Simulating interaction between level ice and conical structures with a 2D lattice model

Structures with a downward sloping waterline shape in Arctic or sub-Arctic regions experience reduced loading from ice on the structure and its foundation compared to vertical structures as the slope causes the ice to fail in bending. For the design of these structures, a numerical model is desired that can predict the loading from the ice on the structure by simulating the physical processes that occur when the ice fails. A numerical 2D lattice model has been developed to simulate level ice behavior. The model is composed of masses and interconnecting springs, taking into account deformation in tension, compression, bending, shear and torsion in the ice sheet. Deformation and failure criteria in the model are based on first principles, enabling a physically sound simulation of breaking processes. In addition, the discrete lattice model avoids stress singularities in fracture modeling since the model only describes displacements and forces in the connections and no stresses are present.

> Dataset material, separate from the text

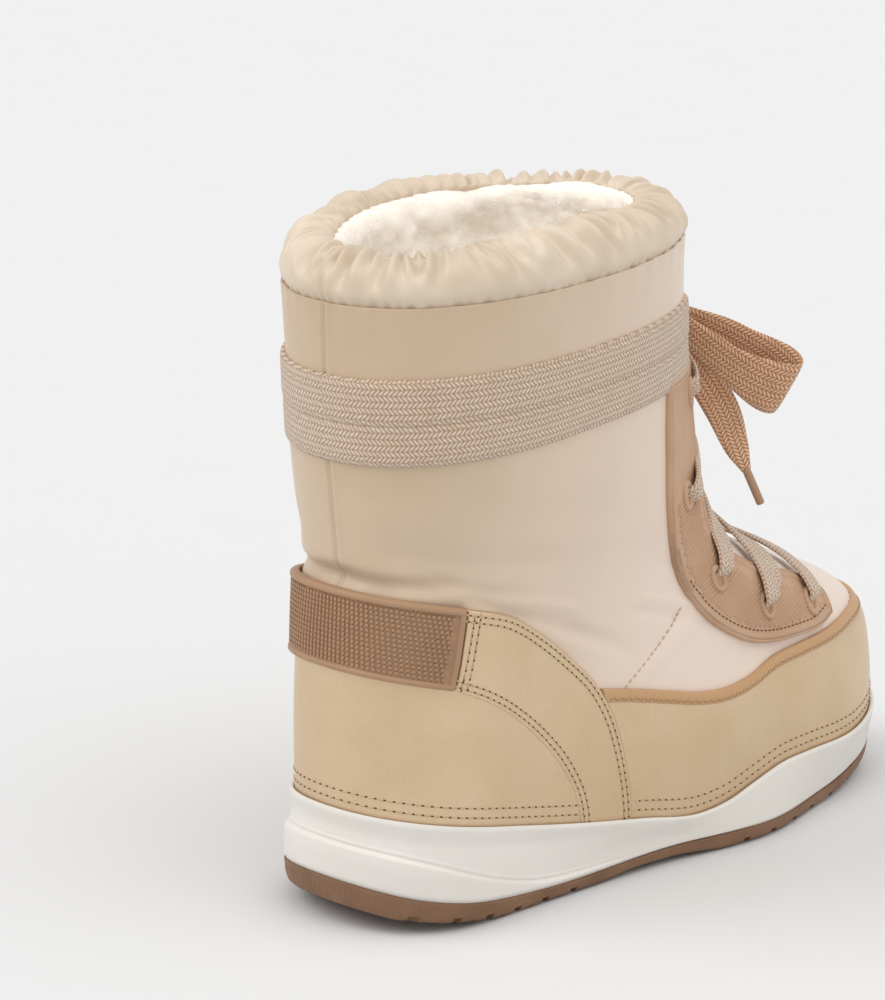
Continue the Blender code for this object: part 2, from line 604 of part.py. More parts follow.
def build_lace():
    ring = np.arange(AROUND)*2.0/AROUND
    top = lambda x: WRAP_TOP[0] + WRAP_TOP[1]*(x + 143.7)
    low = lambda x: WRAP_BOTTOM[0] + WRAP_BOTTOM[1]*(x + 142.6)
    mid_hi = lambda x: (top(x) + low(x))/2 + 0.2
    mid_lo = lambda x: (top(x) + low(x))/2 - 0.2
    band("lace_wrap_upper", ring, level(ring, mid_hi, 8, TOP_ROW), level(ring, top, 8, TOP_ROW), GAP, LACE_THICK, "lace", True)
    band("lace_wrap_lower", ring, level(ring, low, 8, TOP_ROW), level(ring, mid_lo, 8, TOP_ROW), GAP, LACE_THICK, "lace", True)

    tree = outer_tree()
    first = None
    for k in range(4):
        upper_eye, lower_eye = EYELETS[k][:2], EYELETS[k + 1][:2]
        for j, (start, end) in enumerate(((lower_eye, (2 - upper_eye[0], upper_eye[1])), ((2 - lower_eye[0], lower_eye[1]), upper_eye))):
            path, wide, nrm = lace_run(tree, start, end, AIMS[k], CROSS_LIFT + CROSS_STEP*j, CROSS_END)
            piece = strip("lace_crossings" if first is None else "crossing_%d_%d" % (k, j), path, wide, nrm,
                          LACE_WIDTH - 1.0*j, LACE_THICK, "lace", cutter=first is not None)
            if first is None:
                first = piece
            else:
                cut(first, "UNION", piece, "run%d%d" % (k, j))

    knot = np.array(KNOT)
    head = np.array([math.cos(BOW_TURN), -math.sin(BOW_TURN), 0])
    up = np.array([0, 0, 1.0])
    run = head*math.cos(BOW_DROP) - up*math.sin(BOW_DROP)
    wide = head*math.sin(BOW_DROP) + up*math.cos(BOW_DROP)
    deep = np.cross(run, wide)
    turn = (np.arange(20) + 0.5)*math.tau/20
    reach = (1 - np.cos(turn))/2
    spread = BOW_OPEN*np.sin(turn)*(0.25 + 0.9*reach**0.6)
    loop = head*BOW_START - up*3.0 + np.outer(reach*BOW_LENGTH, run) + np.outer(spread, deep - wide*BOW_SHEAR)
    loop_width = 7.5 + (BOW_WIDTH - 7.5)*ease(reach*3.0)
    rows = hermite(np.arange(len(TAIL)), TAIL, np.linspace(0, len(TAIL) - 1, 10))
    tail = np.outer(rows[:, 0], head) + np.outer(rows[:, 1], up)
    for side, sign in (("lateral", 1), ("medial", -1)):
        mirror = np.array([1, sign, 1])
        path = knot + loop*mirror
        tangent = np.roll(path, -1, 0) - np.roll(path, 1, 0)
        tangent /= np.linalg.norm(tangent, axis=1)[:, None]
        flat_dir = np.broadcast_to(wide*mirror, path.shape)
        strip("lace_loop_" + side, path, flat_dir, np.cross(flat_dir, tangent), loop_width, LACE_THICK, "lace", closed=True)
        path = knot + tail*mirror
        tangent = np.gradient(path, axis=0)
        tangent /= np.linalg.norm(tangent, axis=1)[:, None]
        flat_dir = np.cross(tangent, np.array([0.55, 0.83*sign, 0]))
        flat_dir /= np.linalg.norm(flat_dir, axis=1)[:, None]
        strip("lace_end_" + side, path, flat_dir, np.cross(flat_dir, tangent), rows[:, 2], LACE_THICK, "lace")
        tip = path[-1] + tangent[-1]*GAP
        spin = Vector((0, 0, 1)).rotation_difference(Vector(tangent[-1])).to_matrix()
        a, b = np.array(spin.col[0]), np.array(spin.col[1])
        circle = np.arange(8)*math.tau/8
        rings = [tip + tangent[-1]*h + np.outer(np.cos(circle)*r, a) + np.outer(np.sin(circle)*r, b)
                 for h, r in ((0, AGLET_RADIUS), (AGLET_LENGTH - 1, AGLET_RADIUS), (AGLET_LENGTH, AGLET_RADIUS*0.6))]
        faces = grid_faces(3, 8, wrap_cols=True) + [tuple(range(8))[::-1], tuple(16 + k for k in range(8))]
        new_object("aglet_" + side, np.concatenate(rings), faces, "rubber")
    bpy.ops.mesh.primitive_uv_sphere_add(segments=14, ring_count=8, radius=1.0)
    ball = bpy.context.object
    ball.name = ball.data.name = "lace_knot"
    for v in ball.data.vertices:
        v.co = (np.array(v.co)*KNOT_HALF + knot + (STAND_X, STAND_Y, 0))*MM
    ball.data.materials.append(material("lace"))
    for held in list(ball.users_collection):
        held.objects.unlink(ball)
    bpy_parts.objects.link(ball)


def main():
    global bpy_parts, bpy_cutters
    for old in list(bpy.data.objects):
        bpy.data.objects.remove(old)
    bpy_parts = collection("apres_ski_boot")
    bpy_cutters = collection("cutters")
    build_sole()
    build_upper()
    build_overlays()
    build_lace()
    bpy.context.view_layer.update()


main()
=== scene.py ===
"""Apres ski boot for the right foot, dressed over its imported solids.

Lengths are in millimetres and become metres in piece().  A place on the upper is
(around, up): around 0 is the back seam, 0 to 1 the outer side, 1 the front and 1 to 2
the inner side; up counts the rows of SECTIONS.
"""
import json
import math

import bpy
import numpy as np
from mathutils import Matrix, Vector, geometry, noise
from mathutils.bvhtree import BVHTree
from mathutils.kdtree import KDTree

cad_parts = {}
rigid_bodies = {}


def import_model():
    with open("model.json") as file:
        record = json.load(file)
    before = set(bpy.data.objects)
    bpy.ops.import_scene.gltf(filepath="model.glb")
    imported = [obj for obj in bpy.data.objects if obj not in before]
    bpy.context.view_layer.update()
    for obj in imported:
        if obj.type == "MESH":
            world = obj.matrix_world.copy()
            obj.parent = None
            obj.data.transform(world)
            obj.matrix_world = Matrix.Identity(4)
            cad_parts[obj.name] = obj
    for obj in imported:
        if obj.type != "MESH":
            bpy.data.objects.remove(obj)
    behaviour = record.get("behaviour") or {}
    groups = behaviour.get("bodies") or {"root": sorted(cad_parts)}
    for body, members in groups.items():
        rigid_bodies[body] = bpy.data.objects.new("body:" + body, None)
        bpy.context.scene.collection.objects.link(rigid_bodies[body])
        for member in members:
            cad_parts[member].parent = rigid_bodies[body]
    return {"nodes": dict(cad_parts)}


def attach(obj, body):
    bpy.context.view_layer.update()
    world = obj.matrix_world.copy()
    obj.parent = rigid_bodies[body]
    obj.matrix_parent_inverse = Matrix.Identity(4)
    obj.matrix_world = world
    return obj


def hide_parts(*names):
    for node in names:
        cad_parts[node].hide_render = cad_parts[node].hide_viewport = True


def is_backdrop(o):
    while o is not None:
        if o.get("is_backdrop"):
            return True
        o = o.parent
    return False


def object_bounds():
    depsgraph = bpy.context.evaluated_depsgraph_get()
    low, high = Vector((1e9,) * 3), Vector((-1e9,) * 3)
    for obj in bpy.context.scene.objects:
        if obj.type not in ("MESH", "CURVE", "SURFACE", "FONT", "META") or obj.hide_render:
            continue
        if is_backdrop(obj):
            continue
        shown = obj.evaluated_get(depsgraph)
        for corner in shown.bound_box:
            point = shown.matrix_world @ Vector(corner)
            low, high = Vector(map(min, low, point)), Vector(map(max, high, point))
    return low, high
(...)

In this paper interaction between ice and a downward sloping conical structure is simulated with the lattice model and compared with data from scale model tests. From the model test results it was observed that level ice and larger ice floes fail in sequential bending during interaction with a structure, giving a repetitive load pattern. Smaller ice floes split and break in bending into smaller parts and a sequential breaking pattern does not develop. The lattice model is capable of simulating failure in bending, splitting and combinations of these. In contrast, predictions of the model presented herein suffer from limitations of the contact model between the ice and the structure, the lack of a clearing mechanism and the use of a regular lattice mesh.